È qualcosa che non la fa dormire?
“Ma no. Mi dico: come tutte le crisi, se vogliamo chiamarle così, anche questa può essere un’occasione per evolversi, per trovare qualcosa di nuovo. Se domani l’IA mi impedisse di continuare a fare quello che faccio, significherebbe che dovrei cercare un’altra strada. Un nuovo modo per esprimere quello che ho dentro, quello che mi piace. Ed è, in fondo, quello che è già successo nel mio percorso. A un certo punto ho detto: ‘Io non so disegnare, ma voglio farlo lo stesso”. Ci ho provato, e ho trovato un linguaggio, un canale, che mi ha portato dove sono oggi”.

L’IA però ha sicuramente cambiato il suo lavoro.

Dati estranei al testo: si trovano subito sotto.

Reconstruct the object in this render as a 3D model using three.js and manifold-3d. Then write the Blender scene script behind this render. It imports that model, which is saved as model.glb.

“Ti racconto una cosa divertente che mi è successa qualche tempo fa, proprio per non demonizzare sempre l’uso dell’intelligenza artificiale. Un cliente mi ha contattato per un progetto e mi ha mandato un bozzetto generato con l’IA, dicendo: “L’idea è esattamente questa, però voglio che la realizzi tu, con il tuo stile”. Ecco, per me è stato un esempio perfetto di come l’IA possa diventare uno strumento utile, non un nemico. Tutti quei passaggi iniziali — la ricerca del concept, la costruzione dell’idea, la scelta del soggetto — sono stati già sbozzati. E questo ti lascia più tempo per vivere: andare a bere un aperitivo, stare con la famiglia... e poi dedicarti solo alla parte davvero creativa. Cioè rielaborare, reinterpretare, migliorare. In pratica, rifinire e dare anima a qualcosa che l’IA ha solo abbozzato. Per come lavoro io, è un vantaggio enorme.